The key words are "unnecessarily heightened." In Europe, the political class sowed the seeds of massive social upheaval for the most short-sighted of reasons. If America's political class wants to do the same, it could at least have the integrity to discuss the issue in honest terms.


No, law-abiding Americans, however incensed, are unlikely to rise up an effect a coup d'etat. The more like candidate could be meddler Vicente Fox, who manipulates American law and the foreign dignitary to be received at a state dinner by Arnold Schwarzenegger. It would be a bloodless coup as Fox wouldn't have to fire a shot: ten percent of his population is here already, the majority of our troops are in Iraq. The paltry National Guard force sent to back up the Border Patrol on the southern border would be no match for the superior numbers of well-armed, though corrupt and undisciplined forces on the Mexican side, reminiscent of the 19th Century Texas Rebellion that led to the Battle of the Alamo and all the rest that followed, something that most Mexicans have not forgotten nor forgiven. The prize: a developed countryside, several large cities and ports, and a state with the seventh largest economy in the world. Well worth the wait...don't you think.

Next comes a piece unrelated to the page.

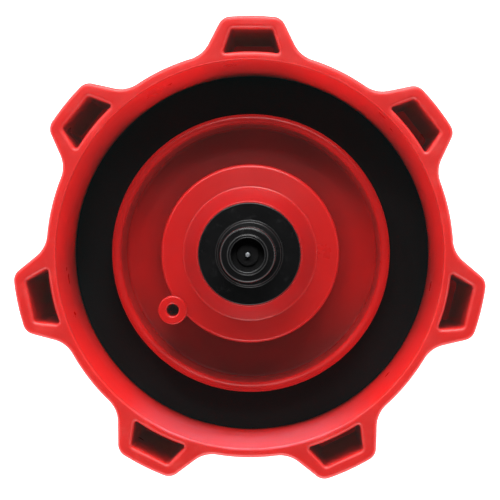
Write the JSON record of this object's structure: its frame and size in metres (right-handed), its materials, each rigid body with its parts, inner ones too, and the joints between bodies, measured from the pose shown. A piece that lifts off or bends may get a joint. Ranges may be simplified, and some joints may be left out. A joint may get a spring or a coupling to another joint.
{
  "type": "vented filler cap",
  "caption": "Lugged twist-on filler cap with a flat gasket, plug ring and a central two-way vent valve, seen on its open side.",
  "frame": {"origin": "centre of the outer face, on the cap's axis", "axes": "+Z along the cap's axis out of its open side, +Y through the middle of one grip lug"},
  "size_m": [0.1588, 0.1553, 0.0604],
  "materials": {
    "red_plastic": "glossy injection-moulded polyethylene",
    "gasket_rubber": "matte",
    "black_plastic": "satin gloss",
    "seal_rubber": "smooth",
    "natural_plastic": "natural acetal",
    "steel": "drawn stainless"
  },
  "bodies": {
    "cap": {"cap_body": "red_plastic", "gasket": "gasket_rubber", "valve_housing": "black_plastic", "housing_seal": "seal_rubber", "retaining_nut": "black_plastic", "pressure_spring": "steel", "spring_retainer": "natural_plastic", "dust_screen": "steel", "vent_cover": "black_plastic"},
    "pressure_valve": {"pressure_plate": "natural_plastic", "pressure_seal": "seal_rubber", "vacuum_spring": "steel"},
    "vacuum_valve": {"vacuum_disc": "seal_rubber", "vacuum_pin": "steel", "pin_clip": "steel"}
  },
  "joints": [
    {"name": "pressure_relief", "type": "slide", "parent": "cap", "child": "pressure_valve", "axis": [0, 0, -1], "range_m": [0, 0.003], "stiffness_N_per_m": 500, "springref_m": -0.002, "deforming": ["pressure_spring"]},
    {"name": "vacuum_relief", "type": "slide", "parent": "pressure_valve", "child": "vacuum_valve", "axis": [0, 0, 1], "range_m": [0, 0.0015], "stiffness_N_per_m": 60, "springref_m": -0.001, "deforming": ["vacuum_spring"]}
  ]
}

And who knows, if he's smart he could extend his reach over the rest of North America.

1 Comments:

  • At Mon May 22, 10:52:00 AM PDT, Blogger Cubed © said…

    We are Bush's social guinea pigs, I no longer have any doubt.

    Read another article, "The UN's Borderless World" in frontpagemag.com by Joseph Klein. It all adds up.

    The government is intransigent; we no longer seem to have any say in what goes on. They can perjure themselves re: their "oaths" of office with impunity.

    We must retake our country. A third (a second, really) party is a good start.